In the end, Clarkes friends all came back to be with her. None of them will be able to have children, and when they die it will be a true death, no transcendence – an especially fraught choice for Murphy, given the way he wrestled with his past sins and his fear of the afterlife throughout the season. But without other humans, suddenly Earth seems a lot more idyllic, more like what the 100 delinquents had first hoped for back in season 1. It’s reminiscent of the best years on Sky Ring, because instead of waiting, their loved ones are all there.
Taking a step back, however, it feels strange to invest so much of a show’s final season in a concept that almost the entire main cast opts out of. In the end, it functions more as a cure-all for Emori, Echo, and Levitt, and a way of reuniting everyone tidily (remember how they left Gaia on Earth with only Indra giving her a second thought?) Madi also gets something of an upgrade, and Clarke is suddenly free of a narrative albatross she’s borne for three seasons, who the writers only sought to remove once she became disabled.
Given that the dead don’t transcend, season seven’s earlier deaths pack an even bigger punch.

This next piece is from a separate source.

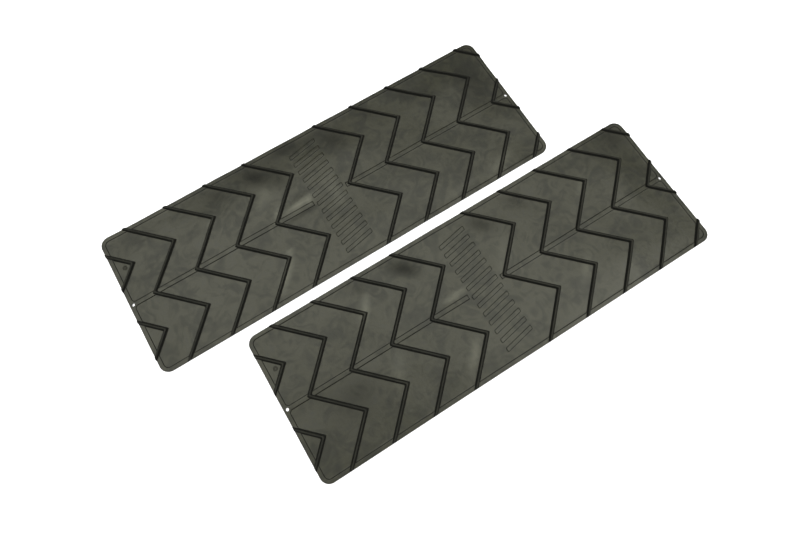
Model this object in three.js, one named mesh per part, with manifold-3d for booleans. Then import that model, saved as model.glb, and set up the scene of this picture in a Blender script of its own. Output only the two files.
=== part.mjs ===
// A pair of moulded rubber tyre traction mats, in millimetres, +Z up.
// +X runs along the mats in the direction that the chevron ribs point, and +Y is to the left of it.
// The origin is on the ground, under the middle of the pair. Each mat is one homogeneous moulding:
// a thin sheet with a raised border and spine, zigzag ribs, a band of plain bars and two end holes.

import * as THREE from 'three';
import Module from 'manifold-3d';
import { mergeVertices } from 'three/addons/utils/BufferGeometryUtils.js';

// Outline of one mat
const MAT_LENGTH = 840;
const MAT_WIDTH = 290;
const CORNER_RADIUS = 18;

// Sheet, with the border along its outline and the spine along its middle standing proud
const PANEL_THICKNESS = 3;
const BORDER_RISE = 0.7;
const BORDER_WIDTH = 8;
const SPINE_WIDTH = 8.6;
const PANEL_CORNER_BY_HOLE = 7;

// Zigzag ribs: two chevrons side by side, pointing along +X
const RIB_HEIGHT = 4.5;
const RIB_TOP_WIDTH = 2.8;
const RIB_FOOT_WIDTH = 7.6;
const RIB_PITCH = 84.5;
const RIB_ANGLE = THREE.MathUtils.degToRad(45);
const RIB_SHORTEST = 12;
const RIB_ROOT_DEPTH = 1.5;

// Blank band across the middle of the mat, with a row of low slanted bars. The spine reaches a
// little way into it from both sides.
const BAND_LENGTH = 87;
const SPINE_REACH = 7;
const BAR_END_CLEARANCE = 12.5;
const BAR_WIDTH = 9;
const BAR_GAP = 9.5;
const BAR_LEAN = 12;
const BAR_RISE = 0.8;
const BAR_MARGIN = 16;

// Hanging holes, one at each end on the spine
const HOLE_DIAMETER = 6;
const HOLE_WALL = 3.5;

// Shallow round mark that the mould leaves near the rear end, in line with the left rib tips
const MOULD_MARK_DIAMETER = 9;
const MOULD_MARK_DEPTH = 0.4;
const MOULD_MARK_INSET = 22;

// How the two mats lie beside each other
const MAT_GAP = 20;
const MAT_STAGGER = 151;

// Facets on arcs, and how far a cutter runs past what it cuts
const ARC_STEPS = 4;
const ROUND_STEPS = 24;
const CUT_MARGIN = 1;

const HALF_LENGTH = MAT_LENGTH / 2;
const HALF_WIDTH = MAT_WIDTH / 2;
const BORDER_TOP = PANEL_THICKNESS + BORDER_RISE;
const RIB_TOP = PANEL_THICKNESS + RIB_HEIGHT;
const MAT_PITCH = MAT_WIDTH + MAT_GAP;

const wasm = await Module();
wasm.setup();

function solidOf(geometry) {
  const bare = geometry.clone();
  bare.deleteAttribute('normal');
  bare.deleteAttribute('uv');
  const merged = mergeVertices(bare);
  const vertProperties = new Float32Array(merged.attributes.position.array);
  const triVerts = new Uint32Array(merged.index.array);
  return new wasm.Manifold(new wasm.Mesh({ numProp: 3, vertProperties, triVerts }));
}

function geometryOf(solid) {
  const mesh = solid.getMesh();
  const geometry = new THREE.BufferGeometry();
  geometry.setAttribute('position', new THREE.BufferAttribute(mesh.vertProperties, 3));
  geometry.setIndex(new THREE.BufferAttribute(mesh.triVerts, 1));
  geometry.computeVertexNormals();
  return geometry;
}

// A rectangle whose corners at its low-y side and at its high-y side have their own radius.
function roundedRectangle(lowX, highX, lowY, highY, lowRadius, highRadius) {
  const shape = new THREE.Shape();
  shape.moveTo(lowX + lowRadius, lowY);
  shape.lineTo(highX - lowRadius, lowY);
  shape.absarc(highX - lowRadius, lowY + lowRadius, lowRadius, -Math.PI / 2, 0);
  shape.lineTo(highX, highY - highRadius);
  shape.absarc(highX - highRadius, highY - highRadius, highRadius, 0, Math.PI / 2);
  shape.lineTo(lowX + highRadius, highY);
  shape.absarc(lowX + highRadius, highY - highRadius, highRadius, Math.PI / 2, Math.PI);
  shape.lineTo(lowX, lowY + lowRadius);
  shape.absarc(lowX + lowRadius, lowY + lowRadius, lowRadius, Math.PI, Math.PI * 1.5);
  return shape;
}

// The outline raised from one height to another.
function prism(shape, bottom, top) {
  const depth = top - bottom;
  const geometry = new THREE.ExtrudeGeometry(shape, {
    depth,
    bevelEnabled: false,
    curveSegments: ARC_STEPS,
  });
  geometry.translate(0, 0, bottom);
  return solidOf(geometry);
}

function outline(top) {
  const shape = roundedRectangle(
    -HALF_LENGTH, HALF_LENGTH, -HALF_WIDTH, HALF_WIDTH, CORNER_RADIUS, CORNER_RADIUS,
  );
  return prism(shape, 0, top);
}

// The two recessed panels, one on each side of the spine, and the gap in the spine that joins them
// in the band. Their outer corners follow the mat's own corners, and the ones beside the spine
// leave room for the end holes.
function panelRecesses() {
  const endX = HALF_LENGTH - BORDER_WIDTH;
  const outerRadius = Math.max(CORNER_RADIUS - BORDER_WIDTH, CUT_MARGIN);
  const leftPanel = roundedRectangle(
    -endX, endX, SPINE_WIDTH / 2, HALF_WIDTH - BORDER_WIDTH, PANEL_CORNER_BY_HOLE, outerRadius,
  );
  const rightPanel = roundedRectangle(
    -endX, endX, BORDER_WIDTH - HALF_WIDTH, -SPINE_WIDTH / 2, outerRadius, PANEL_CORNER_BY_HOLE,
  );
  const gapX = BAND_LENGTH / 2 - SPINE_REACH;
  const gapY = SPINE_WIDTH / 2 + CUT_MARGIN;
  const spineGap = new THREE.Shape([
    new THREE.Vector2(-gapX, -gapY),
    new THREE.Vector2(gapX, -gapY),
    new THREE.Vector2(gapX, gapY),
    new THREE.Vector2(-gapX, gapY),
  ]);
  const top = BORDER_TOP + CUT_MARGIN;
  return prism(leftPanel, PANEL_THICKNESS, top)
    .add(prism(rightPanel, PANEL_THICKNESS, top))
    .add(prism(spineGap, PANEL_THICKNESS, top));
}

// How far a rib has run along +X where it is y from the spine: its tips are at the quarter
// lines, and its roots are on the spine and at the long edges.
function ribAdvance(y) {
  return Math.min(Math.abs(y), HALF_WIDTH - Math.abs(y)) / Math.tan(RIB_ANGLE);
}

const TIP_REACH = ribAdvance(HALF_WIDTH / 2);

// One zigzag rib, its root at rootX. The section is a trapezoid on a short straight root. It is
// extruded across the mat with a station at each quarter line, and each station slides along X.
function zigzagRib(rootX) {
  const halfTop = RIB_TOP_WIDTH / 2 / Math.sin(RIB_ANGLE);
  const halfFoot = RIB_FOOT_WIDTH / 2 / Math.sin(RIB_ANGLE);
  const section = new THREE.Shape([
    new THREE.Vector2(-halfFoot, PANEL_THICKNESS - RIB_ROOT_DEPTH),
    new THREE.Vector2(halfFoot, PANEL_THICKNESS - RIB_ROOT_DEPTH),
    new THREE.Vector2(halfFoot, PANEL_THICKNESS),
    new THREE.Vector2(halfTop, RIB_TOP),
    new THREE.Vector2(-halfTop, RIB_TOP),
    new THREE.Vector2(-halfFoot, PANEL_THICKNESS),
  ]);
  const quarters = 6;
  const span = (quarters * MAT_WIDTH) / 4;
  const geometry = new THREE.ExtrudeGeometry(section, {
    depth: span,
    steps: quarters,
    bevelEnabled: false,
  });
  geometry.rotateX(Math.PI / 2);
  geometry.translate(0, span / 2, 0);
  const position = geometry.attributes.position;
  for (let i = 0; i < position.count; i += 1) {
    position.setX(i, position.getX(i) + rootX + ribAdvance(position.getY(i)));
  }
  return solidOf(geometry);
}

// The ribs' roots, working outwards from the blank band until a rib would hardly show.
function ribRoots() {
  const roots = [];
  const lastBehind = -BAND_LENGTH / 2 - TIP_REACH;
  const firstAhead = BAND_LENGTH / 2;
  for (let x = lastBehind; x + TIP_REACH > RIB_SHORTEST - HALF_LENGTH; x -= RIB_PITCH) {
    roots.push(x);
  }
  for (let x = firstAhead; x < HALF_LENGTH - RIB_SHORTEST; x += RIB_PITCH) {
    roots.push(x);
  }
  return roots;
}

// The row of plain bars that fills the blank band, as many as the width has room for.
function bandBars() {
  const endX = BAND_LENGTH / 2 - BAR_END_CLEARANCE;
  const pitch = BAR_WIDTH + BAR_GAP;
  const room = MAT_WIDTH - 2 * BAR_MARGIN - BAR_LEAN + BAR_GAP;
  const count = Math.floor(room / pitch);
  const bars = [];
  for (let i = 0; i < count; i += 1) {
    const y = (i - (count - 1) / 2) * pitch;
    const bar = new THREE.Shape([
      new THREE.Vector2(-endX, y - (BAR_WIDTH + BAR_LEAN) / 2),
      new THREE.Vector2(endX, y - (BAR_WIDTH - BAR_LEAN) / 2),
      new THREE.Vector2(endX, y + (BAR_WIDTH + BAR_LEAN) / 2),
      new THREE.Vector2(-endX, y + (BAR_WIDTH - BAR_LEAN) / 2),
    ]);
    bars.push(prism(bar, PANEL_THICKNESS / 2, PANEL_THICKNESS + BAR_RISE));
  }
  return bars;
}

// An upright round cutter from one height up past the top of the ribs.
function roundCutter(diameter, x, y, bottom) {
  const height = RIB_TOP + CUT_MARGIN - bottom;
  const cutter = new THREE.CylinderGeometry(diameter / 2, diameter / 2, height, ROUND_STEPS);
  cutter.rotateX(Math.PI / 2);
  cutter.translate(x, y, bottom + height / 2);
  return solidOf(cutter);
}

function endHoles() {
  const x = HALF_LENGTH - HOLE_WALL - HOLE_DIAMETER / 2;
  return [-x, x].map((holeX) => roundCutter(HOLE_DIAMETER, holeX, 0, -CUT_MARGIN));
}

// The mark is cut in the bare panel, so a rib that reaches it lies over it.
function mouldMark() {
  const x = MOULD_MARK_INSET - HALF_LENGTH;
  const floor = PANEL_THICKNESS - MOULD_MARK_DEPTH;
  return roundCutter(MOULD_MARK_DIAMETER, x, HALF_WIDTH / 2, floor);
}

function matGeometry() {
  const limits = outline(RIB_TOP);
  let mat = outline(BORDER_TOP).subtract(panelRecesses()).subtract(mouldMark());
  for (const bar of bandBars()) {
    mat = mat.add(bar);
  }
  for (const root of ribRoots()) {
    mat = mat.add(zigzagRib(root).intersect(limits));
  }
  for (const hole of endHoles()) {
    mat = mat.subtract(hole);
  }
  return geometryOf(mat);
}

function mouldedRubber() {
  return new THREE.MeshStandardMaterial({ color: '#3d3d36', roughness: 0.62, metalness: 0 });
}

const oneMat = matGeometry();

// side is +1 for the left mat and -1 for the right one, which lies further along +X.
function tractionMat(name, side) {
  const mat = new THREE.Mesh(oneMat, mouldedRubber());
  mat.name = name;
  mat.position.set((-side * MAT_STAGGER) / 2, (side * MAT_PITCH) / 2, 0);
  return mat;
}

const tyreTractionMats = new THREE.Group();
tyreTractionMats.name = 'tyre_traction_mats';
tyreTractionMats.add(tractionMat('left_mat', 1));
tyreTractionMats.add(tractionMat('right_mat', -1));

export default tyreTractionMats;
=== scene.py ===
"""A pair of moulded rubber tyre traction mats, lying on a pale floor.

The frame gives each mat's place and outer size. The meshes here stand for the two CAD solids and
add what a mould and a floor give real rubber: rounded edges, draft, fillets and a slightly wavy lie.
"""

import math

import bmesh
import bpy
from mathutils import Matrix, Vector, noise


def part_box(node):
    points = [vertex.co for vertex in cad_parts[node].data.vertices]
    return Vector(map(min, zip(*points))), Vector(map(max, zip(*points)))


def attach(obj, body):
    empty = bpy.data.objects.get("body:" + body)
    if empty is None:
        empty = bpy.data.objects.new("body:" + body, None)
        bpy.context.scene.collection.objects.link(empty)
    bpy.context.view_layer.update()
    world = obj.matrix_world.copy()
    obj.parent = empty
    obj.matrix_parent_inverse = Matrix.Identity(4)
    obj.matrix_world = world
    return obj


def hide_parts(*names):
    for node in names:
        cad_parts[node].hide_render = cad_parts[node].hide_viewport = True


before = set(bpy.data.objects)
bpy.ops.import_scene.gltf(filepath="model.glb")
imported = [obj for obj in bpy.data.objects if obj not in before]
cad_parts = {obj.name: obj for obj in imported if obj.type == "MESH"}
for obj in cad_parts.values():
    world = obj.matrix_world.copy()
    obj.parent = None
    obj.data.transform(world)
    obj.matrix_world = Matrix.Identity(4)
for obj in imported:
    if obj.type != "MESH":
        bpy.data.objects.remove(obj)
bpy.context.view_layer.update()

MM = 0.001

# One mat: its outer size comes from the frame, and its own sizes match the CAD solid's
MAT_LOW, MAT_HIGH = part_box("left_mat")
MAT_LENGTH = MAT_HIGH.x - MAT_LOW.x
MAT_WIDTH = MAT_HIGH.y - MAT_LOW.y
RIB_TOP = MAT_HIGH.z
CORNER_RADIUS = 18 * MM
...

Those who died but transcended or were restored by their own choice lose the emotional weight of a real death. Meanwhile, the earlier deaths take on a steelier glint in retrospect, knowing they were so close to some form of narrative absolution.
Examining the larger meaning behind transcendence, it’s truly hard to assign it one, when almost no characters we care about ended up transcending. It’s some sort of unseen mystical forever. So even if, as some characters said, the cult version of Bellamy was right, in the end, none of them chose transcendence. If Clarke hadn’t killed him, would he have been up there with Madi, or on the shore with his friends? For our leads, the most important part of this “final evolutionary step,” is incidental to transcendence itself, a byproduct: the end of violence between humans. Finally, everyone that’s left is safe and together.